Todo esto limita el precio que los agricultores pueden obtener por su trabajo y su producto. Pero no limita del mismo modo el que ellos o sus conciudadanos tienen que pagar para comprar comida. La mayor interconexión de los mercados internacionales y el estallido de la burbuja inmobiliaria —que llevó a muchos inversores a buscar la rentabilidad especulando en el sector agroalimentario—, unidos a la incertidumbre del cambio climático y la inestabilidad que generan los conflictos, han hecho que los precios de las commodities alimenticias sean cada vez más volátiles. Y que millones de personas que dependen de las importaciones para comer queden expuestas sin protección a los vaivenes del mercado y las maniobras especulativas.
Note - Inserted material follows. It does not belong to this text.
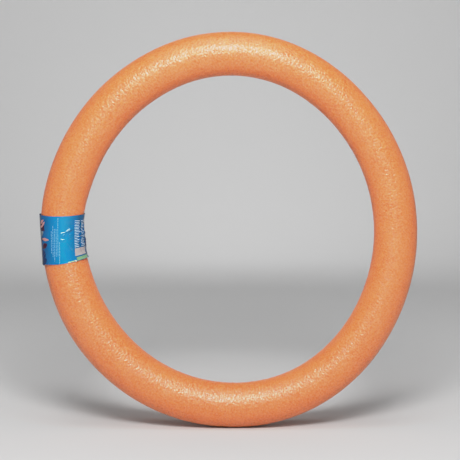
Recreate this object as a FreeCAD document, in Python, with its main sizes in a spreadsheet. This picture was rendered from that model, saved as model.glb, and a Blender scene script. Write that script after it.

Un bajón o un repunte puede hacer que los precios de los alimentos básicos se multipliquen por dos o por tres, como ocurrió entre 2008 y 2009. Un aumento fatal.
Otro condicionante es el modelo de consumo y distribución en la mayoría de los países desarrollados, que hace que a veces compense económicamente (o incluso parezca necesario) tirar alimentos por motivos comerciales. Como ocurre con mayoristas, minoristas y hostelería. Y también en los hogares. En España, por ejemplo, se desperdicia en toda la cadena el equivalente a 169 kilos de comida por habitante al año. Dicho de otro modo, con lo que los europeos tiran a la basura comerían 200 millones de personas. “Tenemos que cambiar nuestro estilo de vida hacia un consumo sostenible”, reclama Amparo Novo, directora de la cátedra de Gobernanza global alimentaria en la Universidad de Oviedo. “Otro riesgo es la creciente demanda de carne y proteínas animales. Esa dieta occidental supone más presión para la agricultura”, comenta Gómez, de Acción contra el Hambre. Lo mismo ocurre con el uso de tierra cultivable para producir biocombustibles.
"“Al comprar un producto u otro estamos premiando o castigando las prácticas de las empresas”
Pero uno se puede preguntar: ante un desafío de tal magnitud como acabar con el hambre, ¿qué puedo hacer yo? “Al comprar un producto u otro estamos premiando o castigando las prácticas de las empresas”, sostiene Novo. “Como consumidores tomamos decisiones que pueden mejorar las condiciones de agricultores, pescadores o ganaderos en todo el mundo”. Esquinas llama a hacer del carro de la compra un “carro de combate” contra el hambre. Y la profesora Novo cree que el ticket del supermercado o del restaurante pueden ser otro tipo de papeleta de voto, que sirva para influir sobre el sistema e impulsar la voluntad política de los gobiernos hacia el fin de esta lacra.
“Por primera vez sabemos cómo superar el problema del hambre, y no superarlo sería una vergüenza para esta generación”, dijo el presidente de Estados Unidos en el Congreso Mundial de la Alimentación. “Hay que movilizar el talento, la voluntad y el interés (…) y requiere la atención prioritaria de todos esta década”. No son palabras de Barack Obama hace unos meses, sino de John F. Kennedy en 1963. Pero aún hoy, el presupuesto ordinario de la FAO —la agencia de la ONU que debe liderar la lucha contra el hambre— para ocho años equivale a lo que el mundo gasta en armamento en un solo día. Mientras, producimos el doble de la comida necesaria, y 793 millones de personas siguen pasando hambre. ¿Dónde está esa voluntad? ¿Es realmente una prioridad?